Terkait persoalan ini, Kustini menemukan faktor ekonomi sebagai faktor penyebab perkawinan di bawah umur ini. Banyak anak bawah umur yang menikah hanya untuk meringankan beban orang tua. Selain itu, sebab lain adalah pendidikan yang rendah. “Pendidikan yang rendah dan kurangnya kesadaran hukum juga sebagai sebab terjadinya perkawinan di bawah umur,” pungkasnya.
Senada dengan Kustini, Ketua Pembina LBH APIK Asnifriyanti Damanik mengatakan dampak dari pernikahan tidak tercatat adalah perkawinan tidak diakui oleh negara. Akibatnya, anak-anak yang lahir hanya mempunyai hubungan perdata dengan ibunya.
Meskipun ada terobosan hukum dari Mahkamah Konstitusi yang mengatakan anak yang dilahirkan di luar perkawinan memiliki hubungan perdata dengan laki-laki, namun praktiknya sangat sulit.
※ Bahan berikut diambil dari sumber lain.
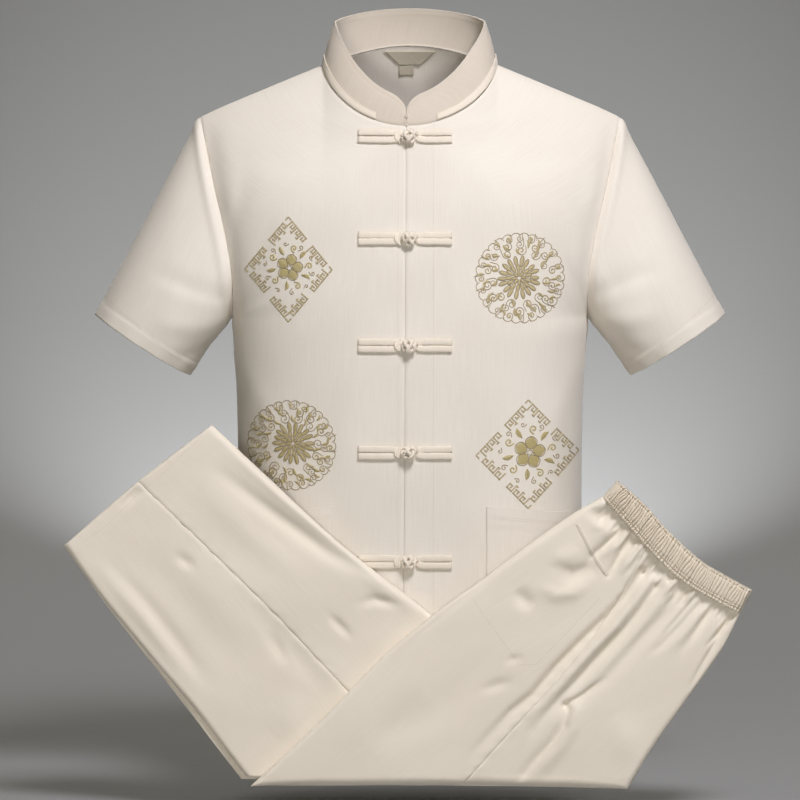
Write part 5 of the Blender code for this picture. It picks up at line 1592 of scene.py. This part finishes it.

Soalnya, tidak semua laki-laki mau melakukan tes DNA. “Istri juga tidak mendapat perlindungan hukum jika menjadi korban KDRT karena perkawinannya tidak tercatat,” tukasnya.
Adapun solusi yang dapat dilakukan guna menekan persoalan ini, Anisfriyanti menganjurkan pemerintah melakukan sosialisasi ke masyarakat. Dia juga usul agar UU No. 1 Tahun 1974 direvisi, terkait batasan minimal usia nikah. Menurutnya, usia minimal menikah tidak lagi 16 tahun bagi perempuan dan 19 tahun bagi laki-laki, tetapi merujuk kepada UU No. 23 Tahun 2002 tentang Perlindungan Anak, yaitu 18 tahun.